→ **Task objective**
Count every line where "handed" shows up, and give that number only.
— Start of Supplied data —
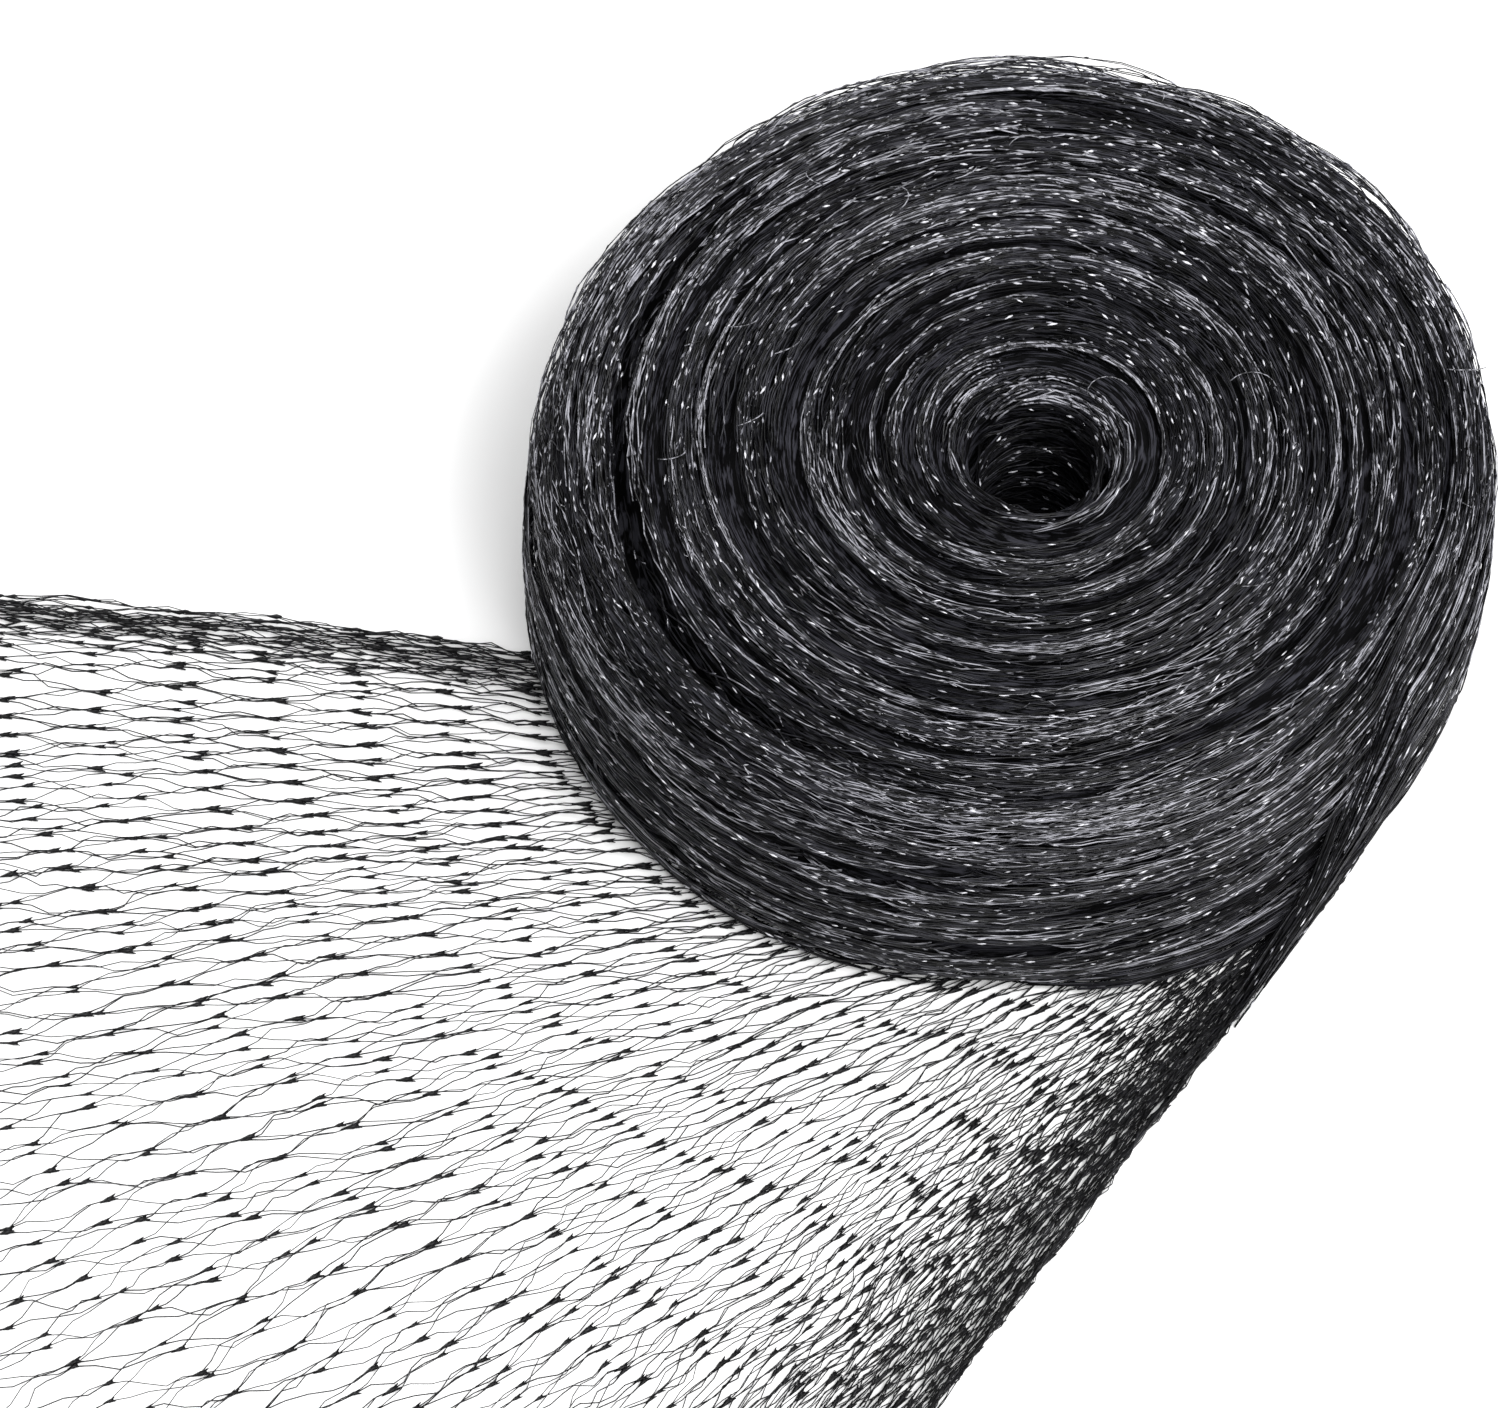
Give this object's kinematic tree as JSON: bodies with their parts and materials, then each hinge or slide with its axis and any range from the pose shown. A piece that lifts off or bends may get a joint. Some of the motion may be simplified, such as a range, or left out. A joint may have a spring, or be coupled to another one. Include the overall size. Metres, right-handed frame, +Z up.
— End of Supplied data —
— Start of Supplied data —
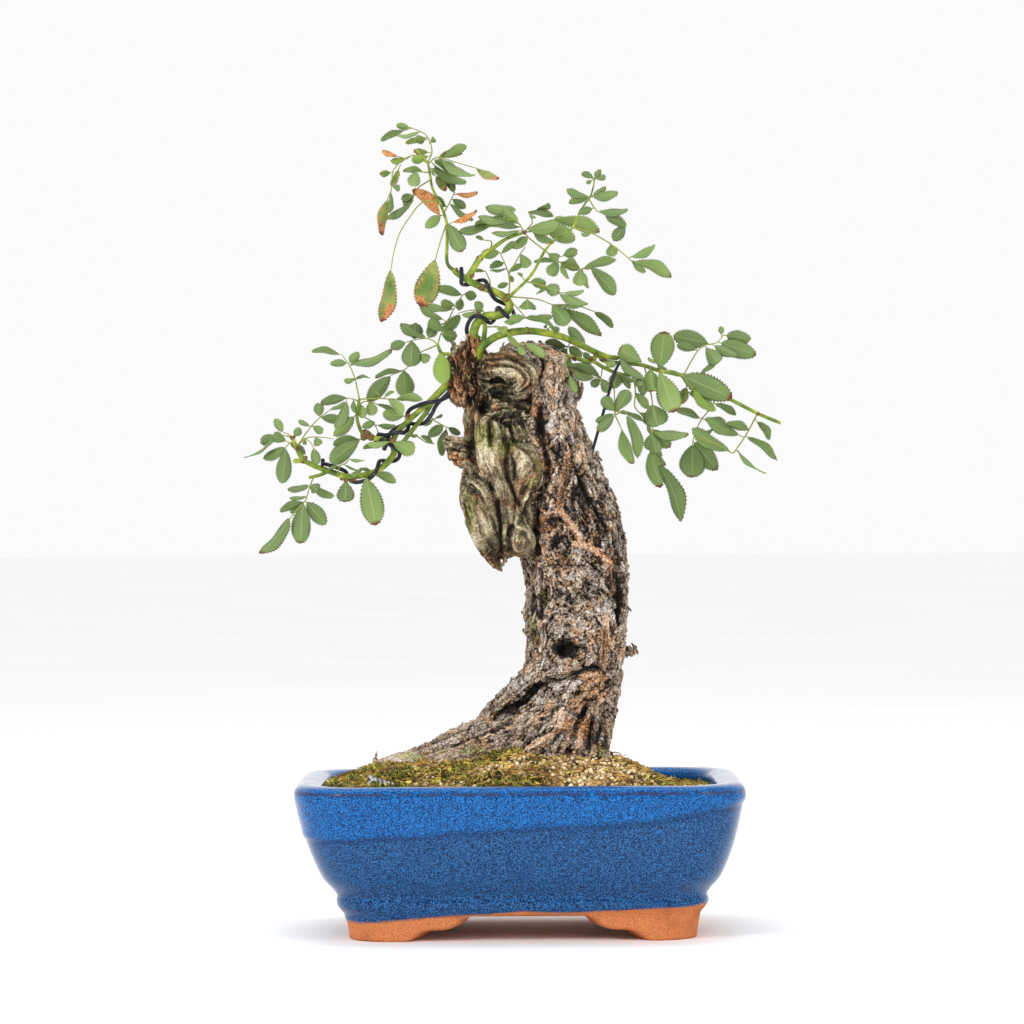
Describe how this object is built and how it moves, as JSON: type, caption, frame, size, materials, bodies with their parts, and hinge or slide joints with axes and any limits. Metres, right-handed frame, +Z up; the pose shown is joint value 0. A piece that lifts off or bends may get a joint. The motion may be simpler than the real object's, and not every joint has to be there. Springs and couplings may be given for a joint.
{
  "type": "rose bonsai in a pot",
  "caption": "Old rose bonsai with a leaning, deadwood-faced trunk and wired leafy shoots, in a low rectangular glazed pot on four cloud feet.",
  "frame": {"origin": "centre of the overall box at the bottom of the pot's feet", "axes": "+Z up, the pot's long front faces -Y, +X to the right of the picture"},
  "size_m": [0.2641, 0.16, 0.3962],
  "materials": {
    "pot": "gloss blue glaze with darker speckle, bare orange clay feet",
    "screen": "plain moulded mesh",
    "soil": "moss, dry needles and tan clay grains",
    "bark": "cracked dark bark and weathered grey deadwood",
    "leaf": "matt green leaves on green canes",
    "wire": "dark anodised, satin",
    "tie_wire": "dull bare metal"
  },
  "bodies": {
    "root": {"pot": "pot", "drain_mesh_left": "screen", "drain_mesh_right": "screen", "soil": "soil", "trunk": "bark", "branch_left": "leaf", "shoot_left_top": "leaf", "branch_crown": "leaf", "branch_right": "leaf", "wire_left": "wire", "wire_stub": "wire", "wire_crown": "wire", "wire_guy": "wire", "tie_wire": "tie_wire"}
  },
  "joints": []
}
— End of Supplied data —
→ **Expected output**
2